Mastering Your 13-Week Cash Flow Forecast
Understanding and managing short-term liquidity is a core responsibility for finance leaders. Finance teams need a reliable process to gain visibility into both obligations and opportunities in real time. The 13-week cash flow forecast does exactly that.
This rolling model provides a week-by-week view of your company’s expected inflows and outflows over the next quarter. More than a spreadsheet, it serves as a decision-making framework for managing working capital, aligning with operational timing, and preparing for potential liquidity constraints. For CFOs, controllers, and finance teams, it bridges the gap between day-to-day cash tracking and long-term financial planning.

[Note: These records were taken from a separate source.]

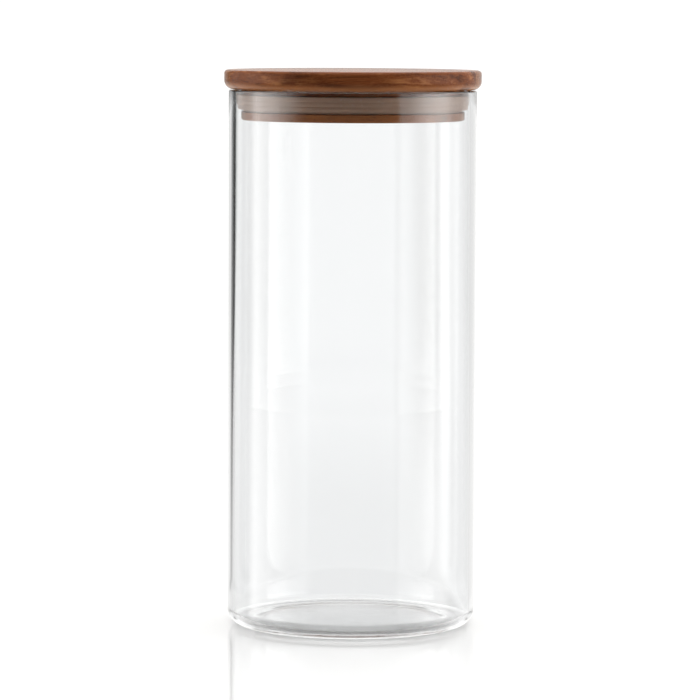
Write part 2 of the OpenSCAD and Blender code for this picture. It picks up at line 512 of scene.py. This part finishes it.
def make_world():
    """A studio as a dome: white behind, a soft box to each side and one above, and dim in front."""
    world = bpy.data.worlds.new("studio")
    bpy.context.scene.world = world
    world.use_nodes = True
    nodes = Nodes(world.node_tree)
    way = nodes.add("ShaderNodeTexCoord").outputs["Generated"]
    parts = nodes.add("ShaderNodeSeparateXYZ")
    nodes.put(parts.inputs[0], way)
    x, y, z = parts.outputs
    back = nodes.span(y, -0.05, 0.40, 0.04, 1.1)
    # 0 is straight in front of the jar, and positive is to the right
    bearing = nodes.math("DEGREES", nodes.math("ARCTAN2", x, nodes.math("MULTIPLY", y, -1.0)))
    # the side boxes start below the horizon and end part of the way up
    level = nodes.math("MULTIPLY", nodes.span(z, -0.35, -0.17), nodes.span(z, 0.40, 0.50, 1, 0))

    def soft_box(*edges):
        """The light between four bearings: it rises over the first two and falls over the last two."""
        low = nodes.span(bearing, *edges[:2])
        high = nodes.span(bearing, *edges[2:], 1, 0)
        return nodes.math("MULTIPLY", nodes.math("MULTIPLY", low, high), level)

    right = nodes.math("ADD", nodes.math("MULTIPLY", soft_box(42, 47, 92, 118), 1.2),
                       nodes.math("MULTIPLY", soft_box(50, 78, 88, 112), 2.45))
    left = nodes.math("MULTIPLY", soft_box(-114, -100, -90, -42), 3.0)
    top = nodes.span(z, 0.6, 0.9, 0, 2.0)
    # a black flag to the left and behind, with a soft outer edge
    flag = nodes.math("ADD", nodes.span(bearing, -177, -166, 0, 0.3), nodes.span(bearing, -158, -151, 0, 0.7))
    flag = nodes.math("MULTIPLY", flag, nodes.span(bearing, -141, -136, 1, 0))
    flag = nodes.math("MULTIPLY", flag, nodes.span(z, -0.13, -0.05, 0.25, 0.97))
    back = nodes.math("MULTIPLY", back, nodes.math("SUBTRACT", 1, flag))
    # light that comes up from the floor
    under = nodes.span(z, -0.45, -0.2, 0.62, 0)
    total = nodes.math("ADD", nodes.math("ADD", back, top), nodes.math("ADD", right, left))
    total = nodes.math("ADD", total, under)
    background = nodes.add("ShaderNodeBackground")
    nodes.put(background.inputs["Color"], (1.0, 0.995, 0.985, 1))
    nodes.put(background.inputs["Strength"], total)
    out = nodes.add("ShaderNodeOutputWorld")
    world.node_tree.links.new(background.outputs[0], out.inputs["Surface"])


def make_camera():
    """Just above the lid, with a long lens, tilted down a little."""
    data = bpy.data.cameras.new("camera")
    data.sensor_width = 36
    data.lens = 206.2
    camera = bpy.data.objects.new("camera", data)
    bpy.context.collection.objects.link(camera)
    side, distance, height = -0.0007, 1.616, 0.2513
    camera.location = (side, -distance, height)
    tilt, roll = math.radians(4.96), math.radians(0.27)
    camera.rotation_mode = "QUATERNION"
    level = Euler((math.pi / 2 - tilt, 0, 0)).to_matrix()
    camera.rotation_quaternion = (level @ Matrix.Rotation(roll, 3, "Z")).to_quaternion()
    bpy.context.scene.camera = camera


make_jar()
make_seal()
make_lid()
make_floor()
make_sweep()
make_world()
make_camera()

scene = bpy.context.scene
scene.view_settings.view_transform = "Standard"
scene.cycles.max_bounces = 64
scene.cycles.transmission_bounces = 64
scene.cycles.glossy_bounces = 64
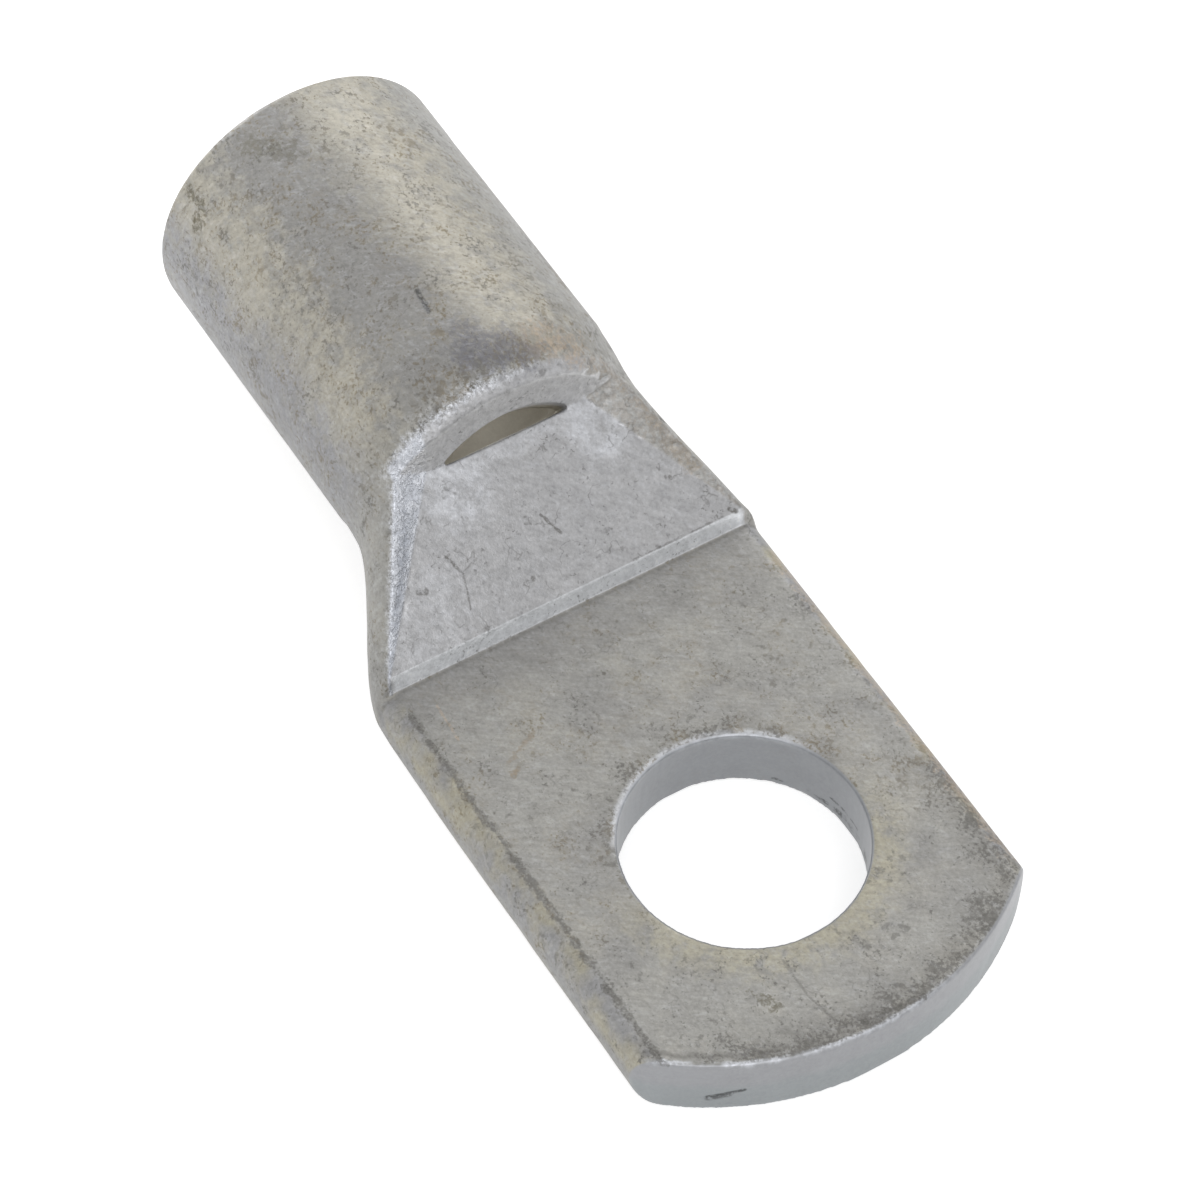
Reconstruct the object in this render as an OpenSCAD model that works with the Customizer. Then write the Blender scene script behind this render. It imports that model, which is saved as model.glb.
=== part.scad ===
// Tinned copper tube lug for a 35 mm2 cable and an M8 stud, in millimetres.
// One length of tube is left round as the barrel and pressed flat as the palm.
// The origin is the stud hole's centre on the contact face, the barrel points to +X.

/* [Palm] */
// Diameter of the stud hole
stud_hole_d = 8.4; // [6.4:0.1:10.5]
// Width of the palm over its folded sides
palm_w = 15.3; // [14:0.1:18]
// Thickness of the palm, two walls pressed together
palm_t = 2.6; // [2:0.05:3.4]
// Distance from the stud hole's centre to the tip of the palm
palm_tip = 8.4; // [7.5:0.05:11]
// Radius of the sheared end of the palm
tip_r = 11; // [9.5:0.5:30]
// Radius of the folded sides' edges
fold_r = 0.8; // [0.5:0.05:1]

/* [Barrel] */
// Outer diameter of the tube
barrel_d = 11; // [10:0.1:13]
// Wall thickness of the tube
wall = 1.3; // [1:0.05:1.8]
// Length of the straight barrel, from the neck to the mouth
barrel_l = 12.1; // [8:0.05:30]
// Radius of the rounded outer edge at the mouth
mouth_r = 0.2; // [0.1:0.05:0.6]
// Bevel on the mouth's inner edge
mouth_bevel = 0.2; // [0.1:0.05:0.5]

/* [Neck] */
// Distance from the stud hole's centre to the pressed step
step_x = 11; // [9:0.1:14]
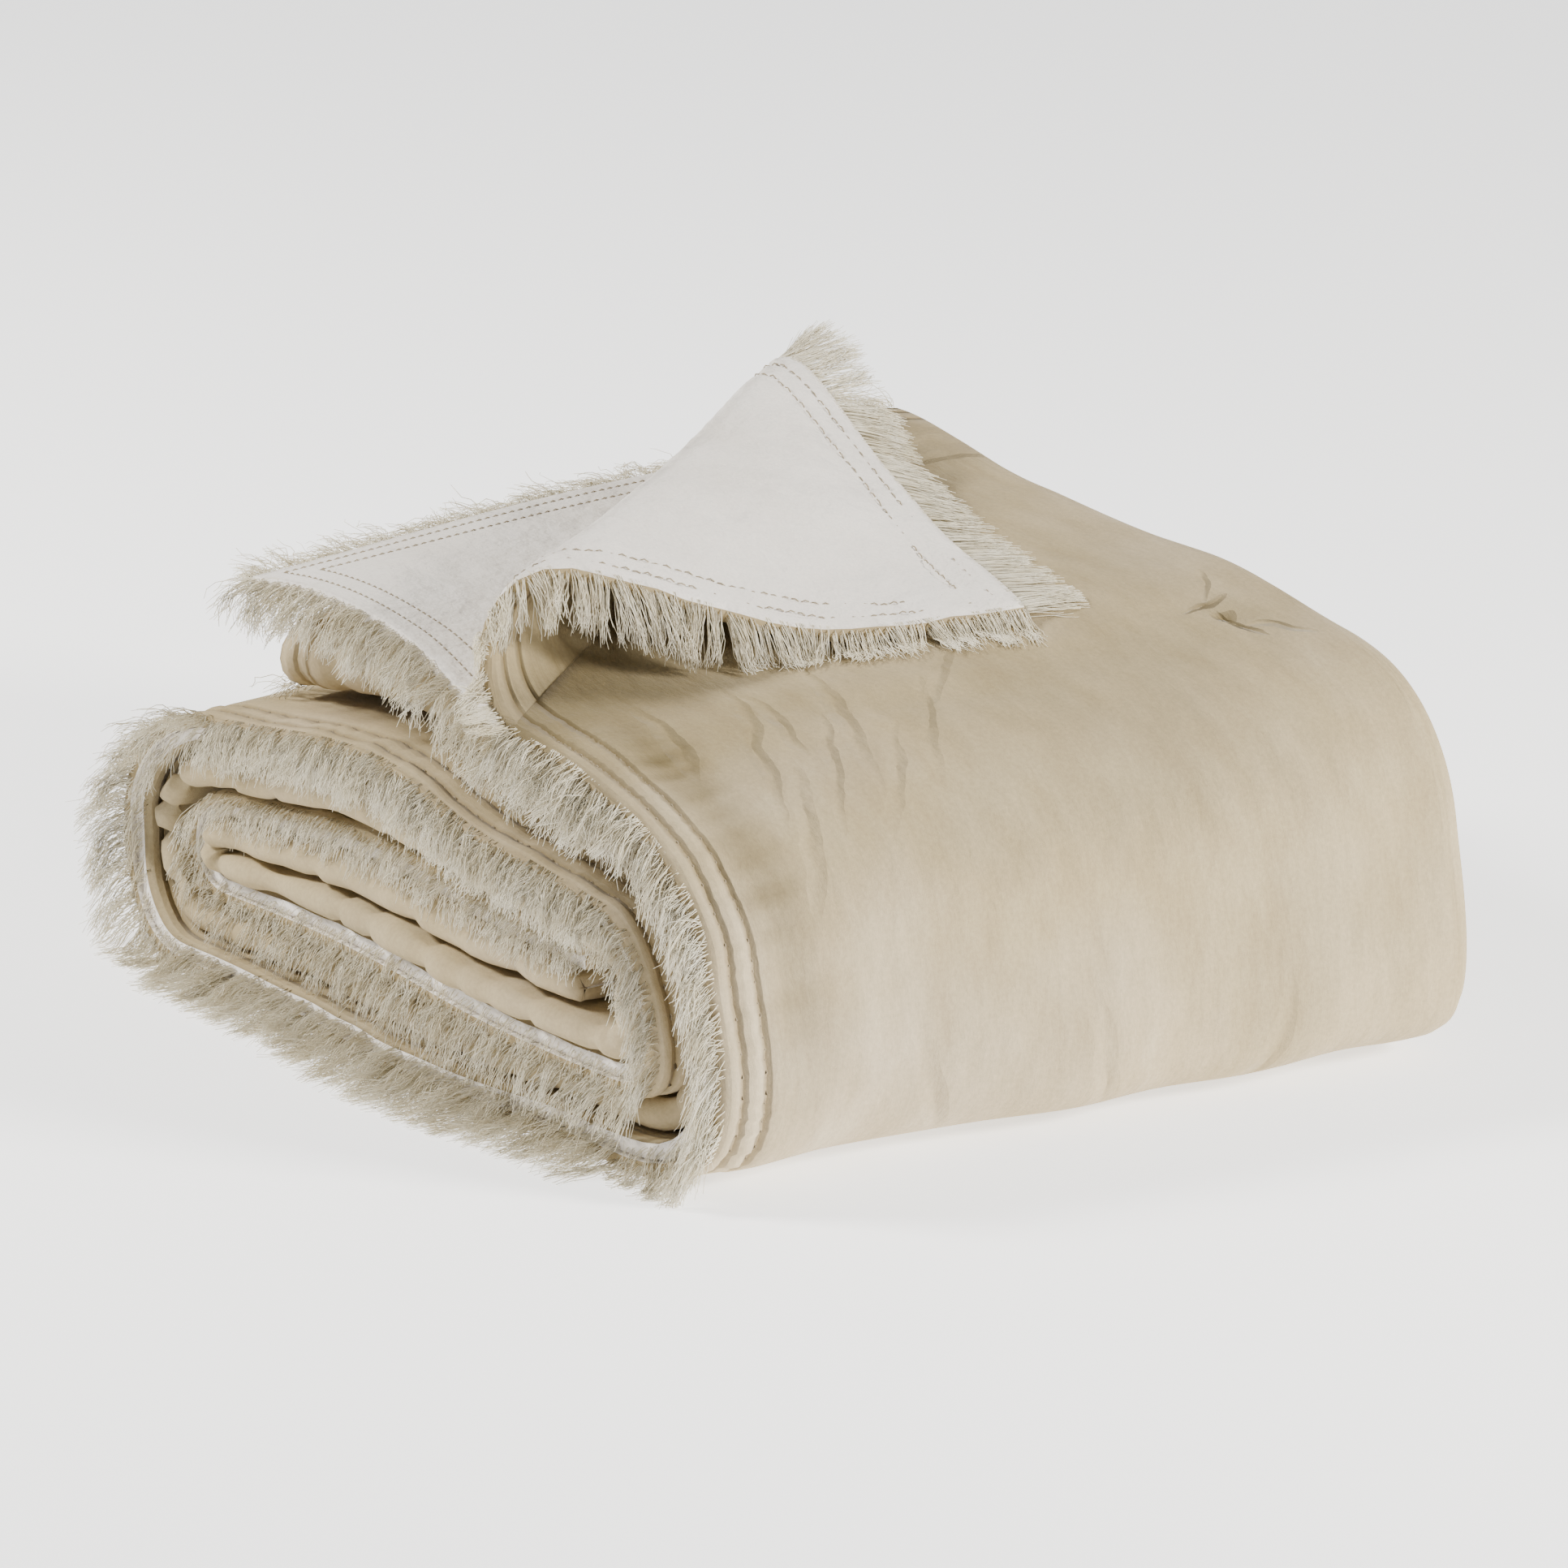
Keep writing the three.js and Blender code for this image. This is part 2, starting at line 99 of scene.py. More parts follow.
FAR_SHARE = 0.8

# How the bundle sags: rise at the left, then the drops towards the middle and towards the right
SAG_NEAR = (0.03, 0.11, 0.07)
SAG_FAR = (0.115, 0.085, 0.075)
LEFT_SLUMP = 0.18
LEAN_OUT, LEAN_TILT, LEAN_FAR, LEAN_HEIGHT = 36.0, 74.0, 23.0, 130.0

# The turned corner: where its fold line leaves the near hem, its direction, its tip and its roll
FOLD_X, FOLD_Y = 62.0, -HALF_LENGTH
FOLD_DX, FOLD_DY = -0.576, 0.8174
TIP_ALONG, TIP_ACROSS = 225.0, 273.0
ROLL_START, ROLL_END, ROLL_SETTLED = 33.0, 23.0, 190.0
FULLNESS = 0.78
DESCENT = 140.0
RESTING = HALF + 0.7
FOLD_LENGTH = (FREE_END - FOLD_X) / FOLD_DX
FOLD_AT = FOLD_X - FREE_END
CORNER_HEM = math.hypot(TIP_ACROSS, TIP_ALONG)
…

In this guide, we break down how to build, refine, and automate a 13 week cash flow forecast that becomes an essential part of your financial infrastructure—informing strategy, reducing risk, and enabling confident action.
What Is a 13-Week Cash Flow Forecast?
A 13 week cash flow forecast is a short-term financial model that gives businesses weekly visibility into expected cash inflows and outflows. This model breaks down each week of a 90-day window, creating a rolling forecast that helps companies prepare for upcoming payments, assess liquidity risk, and make better business decisions.
It goes beyond a monthly forecast by offering detailed, short-term control over your financial position. A strong 13-week forecast helps finance leaders optimize cash flow categories, improve cash positioning, and prevent shortfalls through early detection and proactive planning.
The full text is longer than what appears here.